Dictionary of National Biography, 1885-1900/Merivale, John Herman
MERIVALE, JOHN HERMAN (1779–1844), scholar and minor poet, only son of John Merivale of Barton Place, Exeter, and Bedford Square, London, by Ann Katencamp or Katenkamp, daughter of a German merchant settled in Exeter, was born in that city on 5 Aug. 1779.
The earliest records of the Merivale family are to be found in the parish registers of Middleton Cheney, Northamptonshire, and there is a tradition that an ancestor fled from religious persecution in France and settled at Middleton Cheney about 1590; the name is, however, found in the parish registers as early as 1558, and it was originally spelt Mervayle.
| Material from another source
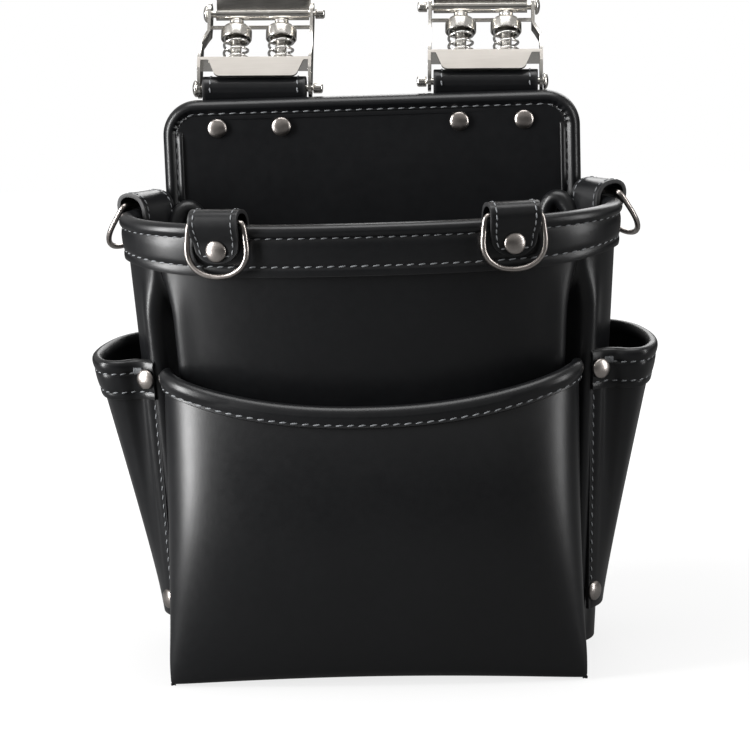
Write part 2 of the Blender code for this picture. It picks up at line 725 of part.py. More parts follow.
def clip_body(side_name, side, frame):
    """Sheet-metal frame: two cheeks, a shelf for the springs, a front plate, a rear bar."""
    name = "clip_frame_" + side_name
    outer = [(CHEEK_OUT_LOW, CHEEK_FOOT), (CHEEK_OUT_LOW, CHEEK_BEND[0]),
             (CHEEK_OUT_HIGH, CHEEK_BEND[1]), (CHEEK_OUT_HIGH, CHEEK_TOP)]
    inner = [(CHEEK_IN, CHEEK_FOOT), (CHEEK_IN, CHEEK_TOP)]
    reach = max(CHEEK_OUT_LOW, -CHEEK_IN) + 2 * SHEET
    shape = yz_mesh("cheek_shape", [cheek_outline()], -reach, reach)
    template = cutter(name + "_shape", shape, Matrix())
    pieces = []
    for line in (outer, inner):
        rows = []
        for y in (-CHEEK_WIDE, CHEEK_WIDE):
            rows.append([Vector((side * x, y, z)) for x, z in line])
        strip = sheet("strip", rows, SHEET, 0, None)
        boolean(strip, template, "INTERSECT")
        pieces.append(strip)
    low, high = span(side, CHEEK_IN, CHEEK_OUT_LOW)
    pieces.append(box("shelf", (low, PLATE_Y, SHELF_Z), (high, SHELF_BACK, SHELF_Z + SHEET)))
    pieces.append(front_plate(side))
    low, high = span(side, CHEEK_IN, CHEEK_OUT_HIGH)
    pieces.append(box("bar", (low, *REAR_BAR[0]), (high, *REAR_BAR[1])))
    body = keep(name, joined_mesh(name, pieces), bright_nickel(name))
    body.matrix_world = frame
    across = pin_bore()
    boolean(body, cutter(name + "_low_bore", across, frame), "DIFFERENCE")
    hook_pin = frame @ Matrix.Translation((0, HOOK_PIN_Y, HOOK_PIN_Z))
    boolean(body, cutter(name + "_high_bore", across, hook_pin), "DIFFERENCE")
    down = outline_mesh("well", [circle((0, 0), WELL_RADIUS, 16)], SHELF_Z - SHEET,
                        SHELF_Z + 2 * SHEET)
    for x in plunger_places(side):
        well = frame @ Matrix.Translation((x, PLUNGER_Y, 0))
        boolean(body, cutter(name + "_well", down, well), "DIFFERENCE")


def pin_bore():
    return yz_mesh("bore", [circle((0, 0), PIN_RADIUS + PIN_FIT, 16)], -BORE_REACH, BORE_REACH)


def plunger_places(side):
    """The outer and the inner plunger's x in the clip's frame."""
    return [side * (PLUNGER_SHIFT + way * PLUNGER_SPACING) for way in (1, -1)]


def joined_mesh(name, pieces):
    """One closed mesh from overlapping solids, which are removed."""
    first = pieces[0]
    for other in pieces[1:]:
        boolean(first, other, "UNION")
    bpy.context.view_layer.update()
    ready = first.evaluated_get(bpy.context.evaluated_depsgraph_get())
    mesh = bpy.data.meshes.new_from_object(ready)
    mesh.name = name
    mesh.materials.clear()
    for piece in pieces:
        bpy.data.objects.remove(piece, do_unlink=True)
    return mesh


def belt_hook(side_name, side, frame):
    """The plate that goes over the belt, rolled into a barrel round the hook pin."""
    name = "belt_hook_" + side_name
    low, high = span(side, HOOK_IN, HOOK_OUT)
    rows = []
    for x in (low, high):
        rows.append([Vector((x, y * MM, z * MM)) for y, z in HOOK_LINE])
    plate = sheet("hook_plate", rows, HOOK_SHEET, 0, None)
    center = (HOOK_PIN_Y, HOOK_PIN_Z)
    barrel = keep("barrel", yz_mesh("barrel", [circle(center, BARREL_RADIUS, 20)], low, high), None)
    mesh = joined_mesh(name, [barrel, plate])
    mesh.transform(Matrix.Translation((0, -HOOK_PIN_Y, -HOOK_PIN_Z)))
    hook = keep(name, mesh, bright_nickel(name))
    upright = Matrix.Rotation(-CLIP_LEAN, 4, "X")
    hook.matrix_world = frame @ Matrix.Translation((0, HOOK_PIN_Y, HOOK_PIN_Z)) @ upright
    boolean(hook, cutter(name + "_bore", pin_bore(), hook.matrix_world.copy()), "DIFFERENCE")


def plunger_and_spring(side_name, where, x, frame):
    name = "plunger_{}_{}".format(side_name, where)
    mesh = turned_mesh(name, [(r * MM, z * MM) for r, z in PLUNGER_LINE], 14)
    place = frame @ Matrix.Translation((x, PLUNGER_Y, 0))
    piece = keep(name, mesh, bright_nickel(name))
    piece.matrix_world = place
    name = "spring_{}_{}".format(side_name, where)
    steps = 40
    line = []
    for i in range(steps + 1):
        angle = 2 * math.pi * SPRING_TURNS * i / steps
        z = blend(SPRING_LOW, SPRING_HIGH, i / steps)
        line.append(Vector((SPRING_RADIUS * math.cos(angle), SPRING_RADIUS * math.sin(angle), z)))
    spring = tube(name, line, SPRING_WIRE, bright_nickel(name), fineness=1)
    spring.matrix_world = place


def clip(side_name, side):
    frame = clip_frame_matrix(side, CLIP_LEAN)
    clip_body(side_name, side, frame)
    belt_hook(side_name, side, frame)
    out_low, out_high = CHEEK_OUT_LOW + SHEET / 2, CHEEK_OUT_HIGH + SHEET / 2
    inner = CHEEK_IN - SHEET / 2
    pin("strap_pin_" + side_name, side, out_low, inner, frame)
    high = frame @ Matrix.Translation((0, HOOK_PIN_Y, HOOK_PIN_Z))
    pin("hook_pin_" + side_name, side, out_high, inner, high)
    for where, x in zip(("outer", "inner"), plunger_places(side)):
        plunger_and_spring(side_name, where, x, frame)


# ---------------------------------------------------------------- assembly

main_bag()
back_layers = back()
front_pocket()
bottom()
named = bpy.data.objects
grip_length = BACK_DEPTH + 2 * GAP + STRAP_LEATHER
for side_word, sign in SIDES:
    pocket_piece, band_piece = side_pocket(side_word, sign)
    gusset = named["gusset_" + side_word]
    strap_piece = belt_strap(side_word, sign)
    clip(side_word, sign)
    for place_word, across in zip(("inner", "outer"), STRAP_RIVETS_X):
        head = Vector((sign * across, BACK_Y, STRAP_RIVETS_Z))
        rivet("strap_rivet_{}_{}".format(side_word, place_word), head, Vector((0, -1, 0)),
              grip_length, back_layers + [strap_piece])
    ring_and_tab("side_" + side_word, SIDE_TAB_SHARE if sign > 0 else 2 - SIDE_TAB_SHARE,
                 SIDE_RING_LIFT, [gusset, named["rim_band"]])
    front_share = share_at(FRONT_TAB_X)
    ring_and_tab("front_" + side_word, front_share if sign > 0 else 2 - front_share, 0,
                 [named["bag_front_panel"], named["rim_band"]])
    for which, height, depth in SIDE_RIVETS:
        band_out = 2 * GAP + SIDE_BAND_LEATHER if which == "top" else 0
        layers = [pocket_piece, gusset] + ([band_piece] if which == "top" else [])
        head = side_point(sign, SIDE_RIVET_SHARE, height, band_out)
        flat = outward(side_plan, SIDE_RIVET_SHARE, height)
        rivet("side_rivet_{}_{}".format(which, side_word), head,
              Vector((sign * flat.x, flat.y, 0)), depth, layers)
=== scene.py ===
"""Looks of an electrician's black leather tool pouch, built round its CAD frame.

Metres, +Z up, front towards -Y. The driving sizes are the frame's own; leather is modelled
as thick sheets with folded edges, sewn with separate stitches, and hung from two sprung clips.
"""
import math

import bpy
import numpy as np
from mathutils import Matrix, Vector


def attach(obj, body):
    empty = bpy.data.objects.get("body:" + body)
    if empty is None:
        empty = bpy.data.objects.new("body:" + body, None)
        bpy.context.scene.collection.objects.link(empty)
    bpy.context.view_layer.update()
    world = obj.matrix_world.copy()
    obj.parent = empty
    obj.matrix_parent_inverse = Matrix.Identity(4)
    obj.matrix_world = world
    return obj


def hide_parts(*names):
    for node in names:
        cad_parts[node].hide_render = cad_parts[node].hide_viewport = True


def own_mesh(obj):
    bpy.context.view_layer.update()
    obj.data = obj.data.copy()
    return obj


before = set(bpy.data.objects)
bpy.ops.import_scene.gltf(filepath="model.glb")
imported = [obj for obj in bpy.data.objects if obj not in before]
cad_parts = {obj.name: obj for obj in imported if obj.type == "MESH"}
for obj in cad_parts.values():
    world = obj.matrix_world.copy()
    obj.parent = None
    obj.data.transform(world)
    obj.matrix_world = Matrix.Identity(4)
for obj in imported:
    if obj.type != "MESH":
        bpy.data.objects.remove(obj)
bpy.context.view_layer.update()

MM = 0.001
UP = Vector((0, 0, 1))
MERGE = 0.01 * MM

# back panel
BACK_Y = 52 * MM
BACK_HALF = 107 * MM
BACK_HEIGHT = 280 * MM
BACK_CORNER = 18 * MM
BACK_DEPTH = 6.0 * MM
FACE_INSET = 6.6 * MM

# main bag
LEATHER = 2.2 * MM
RIM_HALF_WIDTH, FOOT_HALF_WIDTH, BACK_HALF_WIDTH = 122.5 * MM, 108 * MM, 105.5 * MM
SIDE_DEPTH, RIM_DEPTH, FOOT_DEPTH = 32 * MM, 91 * MM, 70 * MM
RIM_HEIGHT, RIM_RISE = 219.2 * MM, 0.06
ROUNDNESS, SIDE_SHARE, SEAM_SHARE = 2.3, 0.2, 0.505
BAND_FOOT = -19.4 * MM
WALL_FOOT, WALL_TOP_DROP, SKIN_REACH = 3.4 * MM, 2.0 * MM, 150 * MM
GUSSET_FOLD = [(104.5, 36, 156), (104, 37, 194), (102.5, 39, 214), (97.5, 42, 224), (92, 44, 224.5),
               (88.5, 45, 216), (88, 45.5, 194), (88.5, 45.5, 156)]

# front pocket
POCKET_HALF_WIDTH = 101.5 * MM
POCKET_CORNER_HEIGHT = 152 * MM
POCKET_SCOOP, POCKET_ROLL = 15 * MM, 2.8 * MM
POCKET_SIDE_TOP, POCKET_SIDE_FOOT = 72 * MM, 99 * MM
POCKET_FOOT_DEPTH, POCKET_BULGE, POCKET_MOUTH_DEPTH = 103 * MM, 121 * MM, 110 * MM
POCKET_CORNER_SHARE = 0.12

# side pockets, outlines as (x, depth) in mm from the front seam round to the back edge
SIDE_MOUTH = [(107.6, 62), (113.5, 59), (119.5, 58.4), (126.5, 60.4), (134, 58.5), (138.5, 51),
              (140, 41), (137.5, 27), (131, 13), (121, 4.5), (107.9, 1.4)]
SIDE_FOOT = [(104.8, 54), (108.5, 49), (111, 44), (112.5, 38), (113, 32), (113, 26),
             (112.5, 20), (111.5, 14), (110, 9), (109, 5), (107.9, 2.4)]
SIDE_TOP, SIDE_BOTTOM, SIDE_RISE = 153.8 * MM, 22 * MM, 0.12
SIDE_LEATHER = 1.8 * MM
SIDE_REACH, SIDE_SEAM_INSET = 130 * MM, 4.6 * MM

# rivets
STRAP_RIVETS_X, STRAP_RIVETS_Z = (45.6 * MM, 78.6 * MM), 265.5 * MM
SIDE_RIVET_SHARE = 0.93
SIDE_RIVETS = [("top", 146 * MM, 2.4 * MM, 14 * MM), ("foot", 31 * MM, 0, 12 * MM)]
GAP = 0.4 * MM

# D-rings and tabs, the tab's line as (outwards, up, half width) in mm
WIRE = 1.4 * MM
RING_BAR = (4.4 * MM, 5.7 * MM)
TAB_LINE = [(-7.2, -14, 12.5), (-7.2, 1, 12.5), (-5.6, 7.2, 12.5), (-2, 10.2, 12.5),
            (3.4, 11.0, 12.5), (7.2, 9.2, 12.5), (8.4, 5.2, 12.5), (7.0, 0.6, 12.2),
            (4.6, -3.6, 11.6), (3.9, -9, 10.6), (3.9, -14, 8.8)]
TAB_RIVET_DROP = 8.0 * MM
TAB_TIP = 7.5
TAB_INSIDE, TAB_OUTSIDE = -7.2 * MM, 3.9 * MM
FRONT_TAB_X = 70 * MM
SIDE_TAB_SHARE = 0.104
SIDE_RING_LIFT = 32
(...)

Samuel Merivale (1715–1771), John Herman's grandfather, was brought up as a baptist; falling under the influence of Dr. Philip Doddridge [q. v.], he became a presbyterian, and began to officiate as ‘stated’ minister at Sleaford in 1737. In 1743 he received a ‘call’ to Tavistock, where he went through the formal ceremony of ordination. In 1761 he accepted the post of tutor to the Presbyterian Theological Seminary, founded in that year at Exeter. He died in December 1771. He published ‘Daily Devotions for the Closet. To which are added Prayers on particular occasions,’ pp. 159; 3rd edit. London, 1796, 12mo; other editions 1812 and 1829, with preface by Lant Carpenter [q. v.] (cf. A. W. Merivale, Family Memorials, 1844).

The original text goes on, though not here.